» **Data shown**
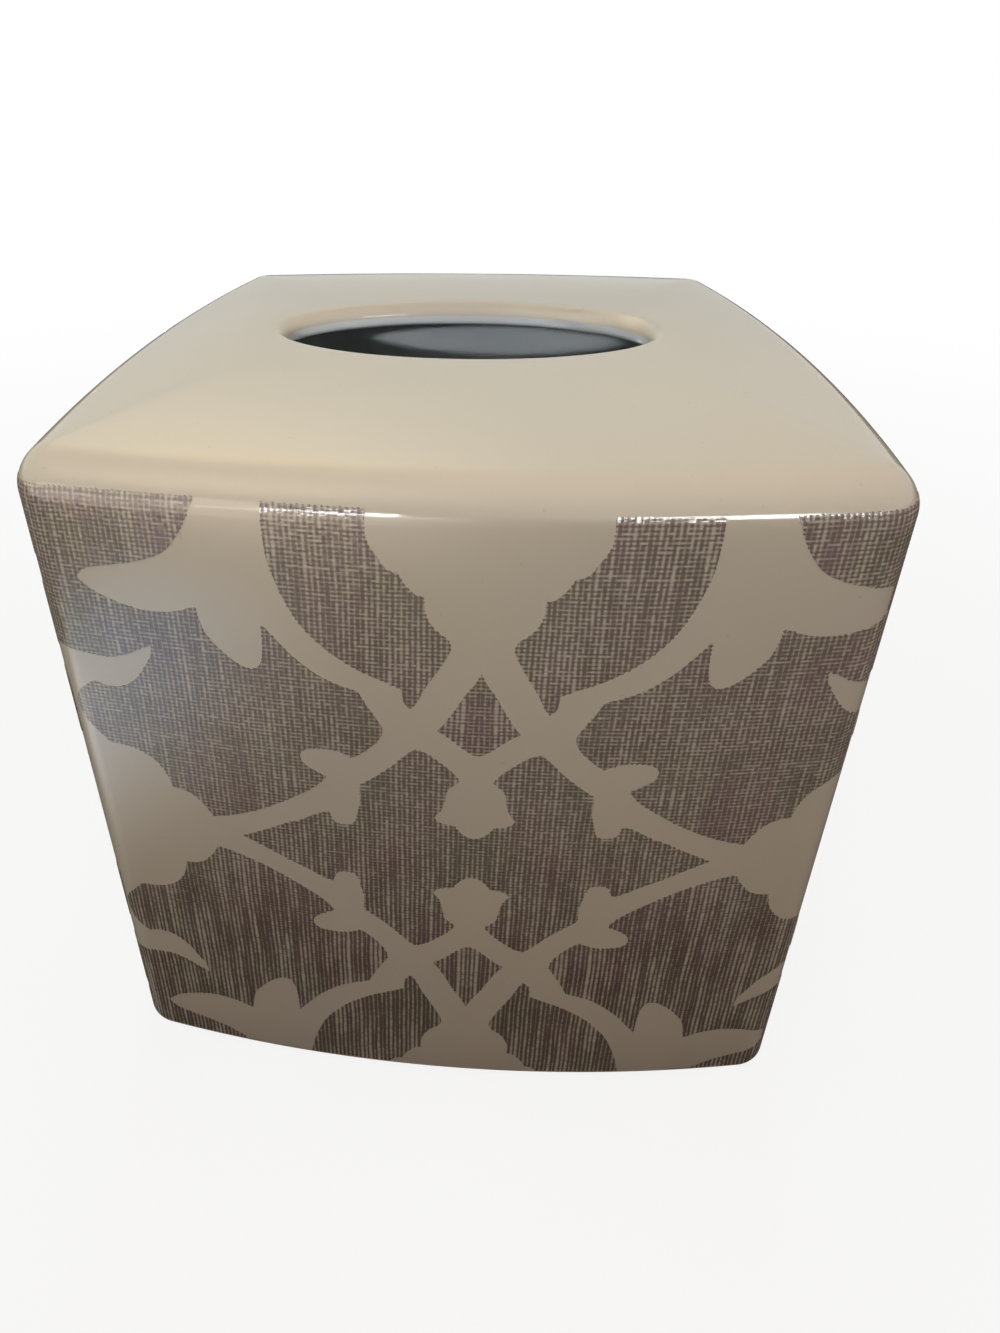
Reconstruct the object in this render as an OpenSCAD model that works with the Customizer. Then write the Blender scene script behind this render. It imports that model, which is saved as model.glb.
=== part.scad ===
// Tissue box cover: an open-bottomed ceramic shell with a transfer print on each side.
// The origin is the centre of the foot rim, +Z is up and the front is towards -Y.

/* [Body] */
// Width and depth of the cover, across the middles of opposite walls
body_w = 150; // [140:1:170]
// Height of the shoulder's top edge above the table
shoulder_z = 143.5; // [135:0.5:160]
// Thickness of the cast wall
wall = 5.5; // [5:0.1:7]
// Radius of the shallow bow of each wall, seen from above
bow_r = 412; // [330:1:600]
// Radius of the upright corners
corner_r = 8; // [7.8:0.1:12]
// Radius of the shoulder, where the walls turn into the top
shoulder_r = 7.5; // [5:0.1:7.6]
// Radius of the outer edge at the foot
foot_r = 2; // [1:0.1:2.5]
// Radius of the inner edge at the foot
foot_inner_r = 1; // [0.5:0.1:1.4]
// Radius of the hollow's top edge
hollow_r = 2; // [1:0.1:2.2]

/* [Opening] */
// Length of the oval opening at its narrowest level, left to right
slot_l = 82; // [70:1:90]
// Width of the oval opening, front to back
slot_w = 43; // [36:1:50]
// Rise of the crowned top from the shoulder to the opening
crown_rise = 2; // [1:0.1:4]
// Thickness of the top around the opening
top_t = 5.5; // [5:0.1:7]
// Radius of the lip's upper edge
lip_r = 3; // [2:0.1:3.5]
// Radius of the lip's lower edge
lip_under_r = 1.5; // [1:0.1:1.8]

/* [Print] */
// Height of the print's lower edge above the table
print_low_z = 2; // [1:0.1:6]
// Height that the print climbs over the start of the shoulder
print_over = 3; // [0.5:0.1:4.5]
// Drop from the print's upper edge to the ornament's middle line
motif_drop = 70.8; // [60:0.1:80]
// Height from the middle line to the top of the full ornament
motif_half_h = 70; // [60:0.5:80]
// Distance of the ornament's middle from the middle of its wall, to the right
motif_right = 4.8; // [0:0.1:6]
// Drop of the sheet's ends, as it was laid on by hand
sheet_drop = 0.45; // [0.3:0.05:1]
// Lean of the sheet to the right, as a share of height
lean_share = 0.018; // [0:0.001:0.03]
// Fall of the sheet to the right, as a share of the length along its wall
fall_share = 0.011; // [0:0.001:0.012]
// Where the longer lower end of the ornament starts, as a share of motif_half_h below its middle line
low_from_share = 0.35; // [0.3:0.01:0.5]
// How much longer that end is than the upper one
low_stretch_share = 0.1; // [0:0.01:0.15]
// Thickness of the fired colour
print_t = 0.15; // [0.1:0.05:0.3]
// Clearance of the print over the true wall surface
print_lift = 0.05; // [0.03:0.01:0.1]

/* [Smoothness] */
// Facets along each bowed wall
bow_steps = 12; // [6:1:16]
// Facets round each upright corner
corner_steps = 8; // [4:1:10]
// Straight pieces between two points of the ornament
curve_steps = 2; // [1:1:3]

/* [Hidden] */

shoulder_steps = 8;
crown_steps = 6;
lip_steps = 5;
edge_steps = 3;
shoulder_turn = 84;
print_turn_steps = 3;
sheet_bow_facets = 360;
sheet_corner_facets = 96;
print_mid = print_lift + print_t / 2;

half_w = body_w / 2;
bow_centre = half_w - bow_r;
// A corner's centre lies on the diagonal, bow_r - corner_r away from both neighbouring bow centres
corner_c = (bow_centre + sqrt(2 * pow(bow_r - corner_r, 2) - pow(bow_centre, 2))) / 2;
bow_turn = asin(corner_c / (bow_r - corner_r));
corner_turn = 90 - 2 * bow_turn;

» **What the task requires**
Write out a verbatim copy of the data, beginning with its first line and ending with the line that contains "lip_under_r = 1.5; // [1:0.1:1.8]".

» **Expected answer**
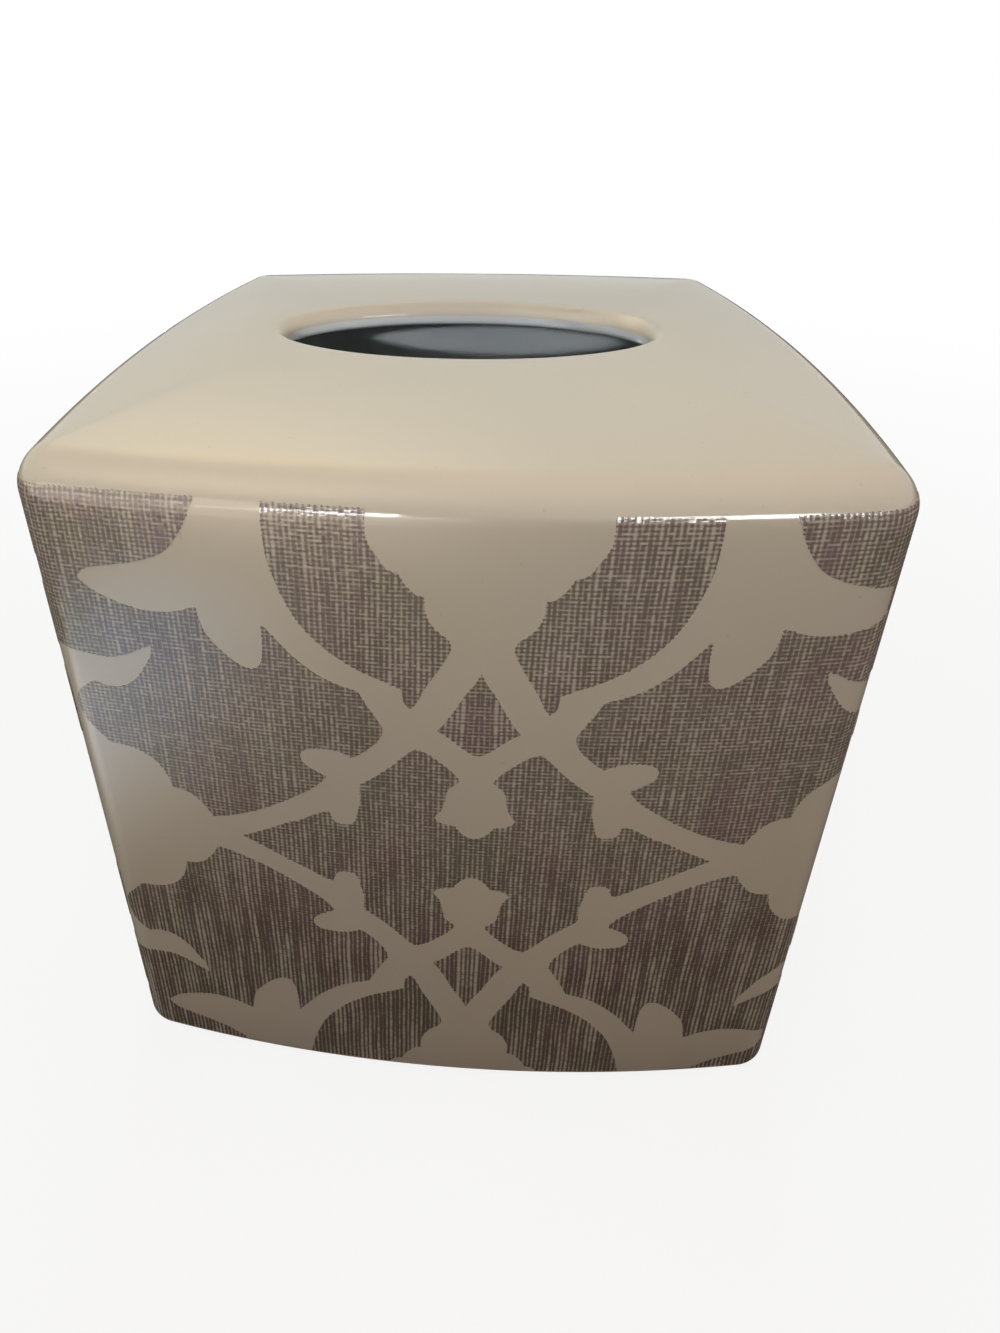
Reconstruct the object in this render as an OpenSCAD model that works with the Customizer. Then write the Blender scene script behind this render. It imports that model, which is saved as model.glb.
=== part.scad ===
// Tissue box cover: an open-bottomed ceramic shell with a transfer print on each side.
// The origin is the centre of the foot rim, +Z is up and the front is towards -Y.

/* [Body] */
// Width and depth of the cover, across the middles of opposite walls
body_w = 150; // [140:1:170]
// Height of the shoulder's top edge above the table
shoulder_z = 143.5; // [135:0.5:160]
// Thickness of the cast wall
wall = 5.5; // [5:0.1:7]
// Radius of the shallow bow of each wall, seen from above
bow_r = 412; // [330:1:600]
// Radius of the upright corners
corner_r = 8; // [7.8:0.1:12]
// Radius of the shoulder, where the walls turn into the top
shoulder_r = 7.5; // [5:0.1:7.6]
// Radius of the outer edge at the foot
foot_r = 2; // [1:0.1:2.5]
// Radius of the inner edge at the foot
foot_inner_r = 1; // [0.5:0.1:1.4]
// Radius of the hollow's top edge
hollow_r = 2; // [1:0.1:2.2]

/* [Opening] */
// Length of the oval opening at its narrowest level, left to right
slot_l = 82; // [70:1:90]
// Width of the oval opening, front to back
slot_w = 43; // [36:1:50]
// Rise of the crowned top from the shoulder to the opening
crown_rise = 2; // [1:0.1:4]
// Thickness of the top around the opening
top_t = 5.5; // [5:0.1:7]
// Radius of the lip's upper edge
lip_r = 3; // [2:0.1:3.5]
// Radius of the lip's lower edge
lip_under_r = 1.5; // [1:0.1:1.8]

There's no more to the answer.